◆ **Task**
Starting at the line that contains "for node in" and stopping at the line that contains "point = shown.matrix_world", repeat every line exactly, the two end lines included, and nothing else.

◆ **Data provided**
※ ※ ※

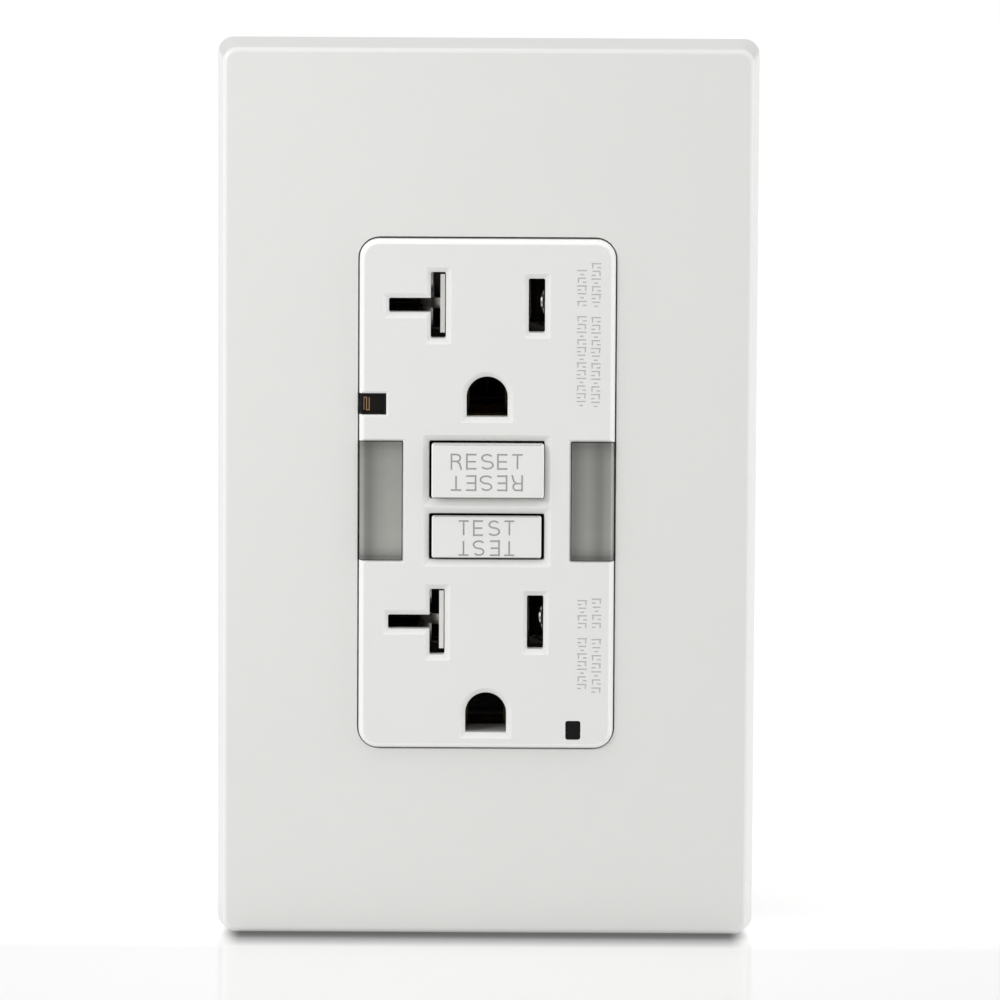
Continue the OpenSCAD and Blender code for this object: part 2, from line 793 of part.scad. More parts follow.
module thyristor() {
    color("black") {
        difference() {
            rod_y(2.4, 15.8, 20, -8.5, -5);
            block(-12, -5, 15, 21, -9, -6.4);
        }
        for (i = [-1:1]) block(-8.7 + 1.27 * i, -8.3 + 1.27 * i, 19.9, board_y, -5.2, -4.8);
    }
}

module resistors() {
    color("tan") for (i = [0:3]) {
        rod_z(0.9, -8, -3, 8.6, 20.5 - 2.1 * i);
        rod_z(0.25, -9.4, -1.6, 8.6, 20.5 - 2.1 * i);
        for (z = [-9.6, -1.8]) block(8.35, 8.85, 20.4 - 2.1 * i, board_y, z, z + 0.4);
    }
}

// ---- lights and light sensor ----

module guide_light_lens() {
    intersection() {
        nose_shape(0.04);
        block(lens_x + 0.08, 17, face_y, -2.3, lens_z0 + 0.08, lens_z1 - 0.08);
        union() {
            block(10, 17, face_y - 1, -5.7, -10, 10);
            block(14.9, 17, face_y - 1, 0, -10, 10);
        }
    }
    block(10.2, 14.6, face_y + cover_wall + 0.02, -4.7, lens_z0 - 0.6, lens_z1 + 0.6);
    block(lens_x + 0.08, 14.95, -5.75, -5, lens_z0 + 0.08, lens_z1 - 0.08);
}

module guide_light_lenses() {
    color("silver") both_x() guide_light_lens();
}

module guide_light_boards() {
    color("white") both_x() block(9.6, 18.6, 0.8, 1.8, -8, 3.4);
}

module light_emitters() {
    color("lemonchiffon") {
        both_x() for (z = [-6.4, -2.4, 1.6]) block(11.4, 14.2, -0.2, 0.8, z - 0.8, z + 0.8);
        block(10.5, 12.1, 2.3, separator_front, -31.6, -29.9);
    }
}

module photocell() {
    color("dimgray") {
        block(-16.3, -13.12, face_y + 0.35, -3.5, 10.47, 13.06);
        for (z = [11.1, 12.4]) rod_y(0.25, -3.6, separator_front, -14.2, z);
    }
}

module indicator_light_pipe() {
    color("black") {
        slab(1.75, 2.3, face_y + 0.2, -5.5, 0.25, 11.315, -30.785);
        slab(1.75, 1.6, -5.55, 2, 0.25, 11.315, -30.45);
        slab(3.4, 2.6, -5.55, -4.6, 0.4, 11.315, -30);
    }
}

wall_plate();
sub_plate();
sub_plate_screws();
mounting_strap();
mounting_screws();
screw_retainers();
ground_contacts();
ground_rivets();
ground_screw();
ground_clamp();
face_cover();
separator();
rear_housing();
housing_screws();
reset_button();
reset_pin();
reset_spring();
test_button();
test_leaf();
test_contact();
latch_block();
latch_plate();
latch_spring();
solenoid_bobbin();
solenoid_coil();
solenoid_frame();
solenoid_plunger();
plunger_spring();
circuit_board();
line_leads();
line_hot_arm();
line_neutral_arm();
hot_contact_bus();
neutral_contact_bus();
fixed_contact_tips();
transformer_cores();
transformer_windings();
transformer_housing();
line_hot_terminal();
line_neutral_terminal();
load_hot_clamp();
load_neutral_clamp();
line_hot_clamp();
line_neutral_clamp();
load_hot_screw();
load_neutral_screw();
line_hot_screw();
line_neutral_screw();
varistor();
film_capacitor();
electrolytic_capacitor();
control_chip();
thyristor();
resistors();
guide_light_lenses();
guide_light_boards();
light_emitters();
photocell();
indicator_light_pipe();
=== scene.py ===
import json
import math

import bmesh
import bpy
from mathutils import Matrix, Vector


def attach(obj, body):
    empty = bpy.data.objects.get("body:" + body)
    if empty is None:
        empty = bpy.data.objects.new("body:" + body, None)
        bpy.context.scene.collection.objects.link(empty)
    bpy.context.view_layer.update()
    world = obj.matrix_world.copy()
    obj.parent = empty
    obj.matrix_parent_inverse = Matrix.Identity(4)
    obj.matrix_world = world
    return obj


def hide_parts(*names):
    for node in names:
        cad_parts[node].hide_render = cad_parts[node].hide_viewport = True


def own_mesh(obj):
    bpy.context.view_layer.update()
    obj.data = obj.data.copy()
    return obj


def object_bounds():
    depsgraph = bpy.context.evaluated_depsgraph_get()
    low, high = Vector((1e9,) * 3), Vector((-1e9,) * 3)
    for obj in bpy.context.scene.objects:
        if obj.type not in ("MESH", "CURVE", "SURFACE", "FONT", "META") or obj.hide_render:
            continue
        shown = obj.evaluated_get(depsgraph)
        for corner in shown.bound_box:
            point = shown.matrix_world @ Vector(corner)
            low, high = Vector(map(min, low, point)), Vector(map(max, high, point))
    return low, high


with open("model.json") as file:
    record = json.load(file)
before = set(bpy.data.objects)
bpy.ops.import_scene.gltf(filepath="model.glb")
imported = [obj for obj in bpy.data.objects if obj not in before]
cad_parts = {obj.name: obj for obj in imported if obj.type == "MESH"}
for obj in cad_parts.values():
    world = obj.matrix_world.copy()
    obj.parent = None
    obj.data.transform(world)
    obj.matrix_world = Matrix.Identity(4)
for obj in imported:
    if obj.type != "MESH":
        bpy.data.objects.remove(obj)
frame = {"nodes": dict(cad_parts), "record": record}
cad_low, cad_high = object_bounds()
cad_nodes = frame["nodes"]
record = frame["record"]
body_of = {n: b for b, names in record["behaviour"]["bodies"].items() for n in names}
slot_of = {s["node"]: s["material_slot"] for s in record["subparts"]}

# Meshes are made in millimetres, in the CAD frame, and become metres in piece().
MM = 0.001
AXES = {
    "x": Matrix.Rotation(math.radians(90), 4, "Y"),
    "-x": Matrix.Rotation(math.radians(-90), 4, "Y"),
    "y": Matrix.Rotation(math.radians(-90), 4, "X"),
    "-y": Matrix.Rotation(math.radians(90), 4, "X"),
    "z": Matrix.Identity(4),
    "-z": Matrix.Rotation(math.radians(180), 4, "X"),
}


# ---- mesh helpers ----


def clean(bm, merge=0.0005):
    bmesh.ops.remove_doubles(bm, verts=bm.verts, dist=merge)
    bmesh.ops.dissolve_degenerate(bm, edges=bm.edges, dist=merge)
    bmesh.ops.recalc_face_normals(bm, faces=bm.faces)


def to_mesh(bm):
    mesh = bpy.data.meshes.new("work")
    bm.to_mesh(mesh)
    bm.free()
    return mesh


def from_data(verts, faces, merge=0.0005):
    mesh = bpy.data.meshes.new("work")
    mesh.from_pydata(verts, [], faces)
    bm = bmesh.new()
    bm.from_mesh(mesh)
    clean(bm, merge)
    return to_mesh(bm)


def joined(meshes, weld=False):
    """One mesh from several; weld closes the seams where they meet."""
    bm = bmesh.new()
    for mesh in meshes:
        bm.from_mesh(mesh)
    if weld:
        clean(bm)
    return to_mesh(bm)


def placed(mesh, axis="z", x=0, y=0, z=0):
    mesh.transform(Matrix.Translation((x, y, z)) @ AXES[axis])
    return mesh


def rounded(w, h, r, y, x=0, z=0, steps=6):
    """The corners of a rounded rectangle that faces the viewer at depth y."""
    points = []
    for sx, sz, start in ((1, 1, 0), (-1, 1, 90), (-1, -1, 180), (1, -1, 270)):
        for i in range(steps + 1):
            a = math.radians(start + 90 * i / steps)
            right = x + sx * (w / 2 - r) + r * math.cos(a)
            points.append((right, y, z + sz * (h / 2 - r) + r * math.sin(a)))
    return points


def loft(loops, ring=False):
    """A closed solid through loops of equal length; ring joins the last loop to the first."""
    n = len(loops[0])
    verts = [p for loop in loops for p in loop]
    faces = []
    spans = len(loops) if ring else len(loops) - 1
    for k in range(spans):
        a, b = k * n, (k + 1) % len(loops) * n
        faces += [(a + i, a + (i + 1) % n, b + (i + 1) % n, b + i) for i in range(n)]
    if not ring:
        faces += [tuple(range(n)), tuple(range(len(verts) - n, len(verts)))]
    return from_data(verts, faces)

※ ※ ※

◆ **Exercise solution**
    for node in names:
        cad_parts[node].hide_render = cad_parts[node].hide_viewport = True


def own_mesh(obj):
    bpy.context.view_layer.update()
    obj.data = obj.data.copy()
    return obj


def object_bounds():
    depsgraph = bpy.context.evaluated_depsgraph_get()
    low, high = Vector((1e9,) * 3), Vector((-1e9,) * 3)
    for obj in bpy.context.scene.objects:
        if obj.type not in ("MESH", "CURVE", "SURFACE", "FONT", "META") or obj.hide_render:
            continue
        shown = obj.evaluated_get(depsgraph)
        for corner in shown.bound_box:
            point = shown.matrix_world @ Vector(corner)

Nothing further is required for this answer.